All of this is consistent with the existence of a cortical system already present in the primate brain that is well-suited from a computational-anatomic standpoint for a role in auditorily mediated laryngeal control. Specifically, there is a class of circuits in the posterior parietal cortex (visuomotor) and temporal-parietal junction (auditory-motor) that serve a sensory feedback control function for motor coordination (Desmurget & Grafton, 2000; Diedrichsen et al., 2010; Fogassi et al., 2001; Golfinopoulos et al., 2011; Hickok, 2012; Houde & Nagarajan, 2011; Perkell, 2012; Rizzolatti et al., 1997; Shadmehr & Krakauer, 2008). This provides a computational foundation for sensorimotor control in the primate brain. Evidence suggests that during primate evolution there has been a gradual differentiation of one functional-anatomical portion of the sensorimotor system specifically involving auditory-motor integration in the planum temporale/Tpt region with anatomical asymmetries emerging in great apes and with further microcircuit (Buxhoeveden et al., 2001) and anatomical connectivity (Kumar et al., 2016) differentiation emerging in humans. My suggestion is that human area Spt is the functional region that emerged from this differentiation and that it evolved to support voluntary laryngeal control.

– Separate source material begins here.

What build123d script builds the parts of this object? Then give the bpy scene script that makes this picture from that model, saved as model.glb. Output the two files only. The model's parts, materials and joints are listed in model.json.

Functional analysis of the utility of voluntary laryngeal control

The ability to control vocalization opens a number of fairly obvious communicative possibilities, which I won’t spend much time on. Briefly, signals can be generated or withheld as appropriate to the social and environmental situation; the ability to time the onset and offset of voicing adds a parameter to articulatory space and therefore expands the inventory of distinctive sounds that can be produced; and control of vocal pitch intensity increases the flexibility of emotional and pragmatic communication. It also may serve a higher-order computational function in speech production by providing scaffolding for phrasal speech planning, which is worth some discussion here.

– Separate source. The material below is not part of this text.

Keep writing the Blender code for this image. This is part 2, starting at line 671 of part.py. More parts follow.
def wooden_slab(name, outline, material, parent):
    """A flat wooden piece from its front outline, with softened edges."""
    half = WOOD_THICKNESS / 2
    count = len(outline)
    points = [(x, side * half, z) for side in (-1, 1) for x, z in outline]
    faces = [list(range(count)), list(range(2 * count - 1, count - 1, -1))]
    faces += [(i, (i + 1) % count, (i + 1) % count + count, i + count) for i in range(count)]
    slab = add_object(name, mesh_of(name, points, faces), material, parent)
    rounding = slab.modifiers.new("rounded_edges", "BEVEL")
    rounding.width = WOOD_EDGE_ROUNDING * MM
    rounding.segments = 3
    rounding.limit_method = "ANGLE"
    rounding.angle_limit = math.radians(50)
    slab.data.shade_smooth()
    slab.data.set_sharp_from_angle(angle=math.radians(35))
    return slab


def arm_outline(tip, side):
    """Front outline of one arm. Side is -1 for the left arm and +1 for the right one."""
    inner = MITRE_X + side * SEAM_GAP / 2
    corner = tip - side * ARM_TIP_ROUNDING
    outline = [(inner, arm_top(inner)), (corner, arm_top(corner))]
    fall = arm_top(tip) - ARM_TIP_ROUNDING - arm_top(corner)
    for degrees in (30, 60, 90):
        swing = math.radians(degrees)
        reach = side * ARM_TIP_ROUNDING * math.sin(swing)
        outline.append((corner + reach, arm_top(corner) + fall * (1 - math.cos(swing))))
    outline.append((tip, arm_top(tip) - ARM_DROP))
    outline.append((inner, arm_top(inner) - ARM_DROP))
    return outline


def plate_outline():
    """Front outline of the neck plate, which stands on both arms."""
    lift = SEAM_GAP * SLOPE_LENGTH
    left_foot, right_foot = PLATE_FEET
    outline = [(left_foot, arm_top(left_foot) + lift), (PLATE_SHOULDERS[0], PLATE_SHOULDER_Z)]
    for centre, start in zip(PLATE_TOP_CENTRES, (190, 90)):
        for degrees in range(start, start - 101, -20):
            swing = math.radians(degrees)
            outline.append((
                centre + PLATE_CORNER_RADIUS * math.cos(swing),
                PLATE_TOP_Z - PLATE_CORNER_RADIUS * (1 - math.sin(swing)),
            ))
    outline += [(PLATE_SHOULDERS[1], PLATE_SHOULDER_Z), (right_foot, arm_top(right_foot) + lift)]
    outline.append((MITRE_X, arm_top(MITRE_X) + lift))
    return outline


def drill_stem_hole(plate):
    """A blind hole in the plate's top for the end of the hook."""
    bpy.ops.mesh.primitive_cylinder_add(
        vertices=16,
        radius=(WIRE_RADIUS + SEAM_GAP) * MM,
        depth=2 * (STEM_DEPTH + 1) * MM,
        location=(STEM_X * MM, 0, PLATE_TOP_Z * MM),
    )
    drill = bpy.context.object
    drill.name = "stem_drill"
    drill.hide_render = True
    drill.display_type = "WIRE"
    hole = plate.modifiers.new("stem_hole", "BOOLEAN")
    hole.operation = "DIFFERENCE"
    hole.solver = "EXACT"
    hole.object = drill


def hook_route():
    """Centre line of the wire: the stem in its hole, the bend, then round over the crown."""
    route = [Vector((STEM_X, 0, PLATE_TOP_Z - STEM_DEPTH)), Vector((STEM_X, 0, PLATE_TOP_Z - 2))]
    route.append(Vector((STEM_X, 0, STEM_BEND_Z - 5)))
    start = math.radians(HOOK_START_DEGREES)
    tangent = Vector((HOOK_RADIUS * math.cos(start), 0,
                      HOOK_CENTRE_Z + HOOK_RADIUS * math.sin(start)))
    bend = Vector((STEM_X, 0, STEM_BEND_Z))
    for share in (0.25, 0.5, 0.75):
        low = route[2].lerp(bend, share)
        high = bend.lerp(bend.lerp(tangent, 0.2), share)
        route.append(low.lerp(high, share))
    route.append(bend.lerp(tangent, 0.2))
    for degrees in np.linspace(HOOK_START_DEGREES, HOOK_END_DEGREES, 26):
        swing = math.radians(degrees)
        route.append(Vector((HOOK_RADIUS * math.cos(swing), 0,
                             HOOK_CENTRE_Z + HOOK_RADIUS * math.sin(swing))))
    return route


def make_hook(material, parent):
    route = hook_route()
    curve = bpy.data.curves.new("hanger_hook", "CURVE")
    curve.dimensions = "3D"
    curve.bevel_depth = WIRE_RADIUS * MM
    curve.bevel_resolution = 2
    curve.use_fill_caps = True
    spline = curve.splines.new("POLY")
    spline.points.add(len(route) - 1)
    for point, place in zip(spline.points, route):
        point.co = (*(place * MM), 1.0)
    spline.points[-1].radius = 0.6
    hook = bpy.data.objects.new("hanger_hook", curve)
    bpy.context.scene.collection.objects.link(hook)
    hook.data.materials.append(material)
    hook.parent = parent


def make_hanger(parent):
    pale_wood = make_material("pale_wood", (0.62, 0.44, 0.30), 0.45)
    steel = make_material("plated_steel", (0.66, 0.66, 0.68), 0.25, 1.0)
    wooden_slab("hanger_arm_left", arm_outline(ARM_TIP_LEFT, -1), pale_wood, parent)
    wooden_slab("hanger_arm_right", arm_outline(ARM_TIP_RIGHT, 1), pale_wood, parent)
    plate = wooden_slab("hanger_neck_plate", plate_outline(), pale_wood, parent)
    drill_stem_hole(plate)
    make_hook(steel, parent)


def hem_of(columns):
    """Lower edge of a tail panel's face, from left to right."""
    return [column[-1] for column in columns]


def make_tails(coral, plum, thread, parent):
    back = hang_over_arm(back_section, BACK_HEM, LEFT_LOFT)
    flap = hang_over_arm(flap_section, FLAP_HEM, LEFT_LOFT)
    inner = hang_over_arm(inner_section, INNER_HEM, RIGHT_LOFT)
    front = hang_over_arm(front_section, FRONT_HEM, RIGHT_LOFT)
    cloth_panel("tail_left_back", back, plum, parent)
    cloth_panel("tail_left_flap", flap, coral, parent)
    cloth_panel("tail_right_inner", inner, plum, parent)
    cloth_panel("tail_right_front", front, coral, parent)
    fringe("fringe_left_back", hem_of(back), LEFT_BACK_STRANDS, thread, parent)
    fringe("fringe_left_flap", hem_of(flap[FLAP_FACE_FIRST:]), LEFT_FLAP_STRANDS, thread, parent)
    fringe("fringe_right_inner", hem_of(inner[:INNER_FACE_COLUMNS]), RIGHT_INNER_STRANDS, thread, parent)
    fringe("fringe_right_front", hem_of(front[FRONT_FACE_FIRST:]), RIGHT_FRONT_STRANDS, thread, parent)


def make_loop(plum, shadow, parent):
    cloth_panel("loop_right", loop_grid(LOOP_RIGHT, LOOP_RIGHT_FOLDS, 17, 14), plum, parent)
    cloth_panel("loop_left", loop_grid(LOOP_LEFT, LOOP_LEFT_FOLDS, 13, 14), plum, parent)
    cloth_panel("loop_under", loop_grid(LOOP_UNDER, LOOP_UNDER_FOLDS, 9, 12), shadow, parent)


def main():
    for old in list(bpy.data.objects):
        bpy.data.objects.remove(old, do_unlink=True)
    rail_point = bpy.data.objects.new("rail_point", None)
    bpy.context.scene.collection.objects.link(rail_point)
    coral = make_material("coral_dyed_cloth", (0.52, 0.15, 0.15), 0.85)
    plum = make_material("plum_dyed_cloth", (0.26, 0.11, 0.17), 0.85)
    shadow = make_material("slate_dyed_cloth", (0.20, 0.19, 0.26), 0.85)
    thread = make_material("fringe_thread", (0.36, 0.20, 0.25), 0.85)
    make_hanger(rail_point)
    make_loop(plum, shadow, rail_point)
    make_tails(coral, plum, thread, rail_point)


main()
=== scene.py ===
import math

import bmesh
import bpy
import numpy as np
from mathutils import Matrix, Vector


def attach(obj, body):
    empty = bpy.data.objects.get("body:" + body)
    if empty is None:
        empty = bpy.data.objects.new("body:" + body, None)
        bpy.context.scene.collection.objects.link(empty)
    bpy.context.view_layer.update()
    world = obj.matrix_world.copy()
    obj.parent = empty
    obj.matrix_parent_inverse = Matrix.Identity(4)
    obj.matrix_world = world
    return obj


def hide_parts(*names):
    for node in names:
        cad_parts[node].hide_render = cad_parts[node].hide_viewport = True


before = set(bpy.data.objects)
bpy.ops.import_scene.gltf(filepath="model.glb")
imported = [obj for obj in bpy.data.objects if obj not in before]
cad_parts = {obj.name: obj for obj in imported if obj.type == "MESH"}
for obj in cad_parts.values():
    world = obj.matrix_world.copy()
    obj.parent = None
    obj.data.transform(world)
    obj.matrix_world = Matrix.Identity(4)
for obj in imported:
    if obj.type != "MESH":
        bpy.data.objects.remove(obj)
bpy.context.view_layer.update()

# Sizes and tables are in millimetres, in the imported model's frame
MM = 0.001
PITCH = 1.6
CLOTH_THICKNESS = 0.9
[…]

It is well established that speech is planned not syllable-by-syllable or even word-by-word but in multiword chunks (Dell, 1986; Dell, 1995; Garrett, 1975). One open question concerns the nature of the planning frame (e.g., is it syntactic or something else?) and one interesting hypothesis in the context of the present discussion is that the frame is prosodic in nature (Shattuck-Hufnagel, 2015). A review of the behavioral evidence for this hypothesis is beyond the scope of this article, but it is worth noting that data from the effects of damage to the Spt region is broadly consistent with the claim. One complication with the previous idea that Spt serves as an auditor-motor interface for vocal tract control is that damage to the region doesn’t produce catastrophic deficits in speech production. Rather the effects are limited to an increase in the phonological error rate, which can be quite mild, and a decline in the ability repeat speech verbatim. In general, these deficits are worse when the planning unit is longer (multiple syllables or multiword) (Buchsbaum et al., 2011; Goodglass, 1992; Rogalsky et al., 2015). These effects (relatively mild impairment, planning load dependency) might be explained if Spt supports the planning scaffolding rather than control of within word or within syllable articulation. Specifically, disruption of the planning frame will decrease efficiency, forcing planning to occur more locally (e.g., word by word), but not obliterating the ability to generate connected speech. Or, in the context of state feedback control models, disruption of the auditory-motor interface component of a prosodic planning frame would make it difficult to detect and correct errors in the planning frame, thus increasing the likelihood of phonemic errors as syllabic and segmental information is inserted into the frame.

Summary

Evidence has been mounting for laryngeal control as a key advance in the evolution of speech and language. I have argued here that the much studied human auditory-motor dorsal stream (Hickok, 2012; Hickok & Poeppel, 2007; Rauschecker & Scott, 2009) and Spt in particular comprises the cortical circuit for laryngeal control, that the evolution of this circuit is the functional basis for the evolution of anatomical asymmetries in the planum temporale region, and that the circuit plays an important role in language processes by providing a prosodic frame for speech planning. Given the important role of laryngeal control in vocal music, this circuit also may have played a central role in the evolution of music (Fitch, 2006).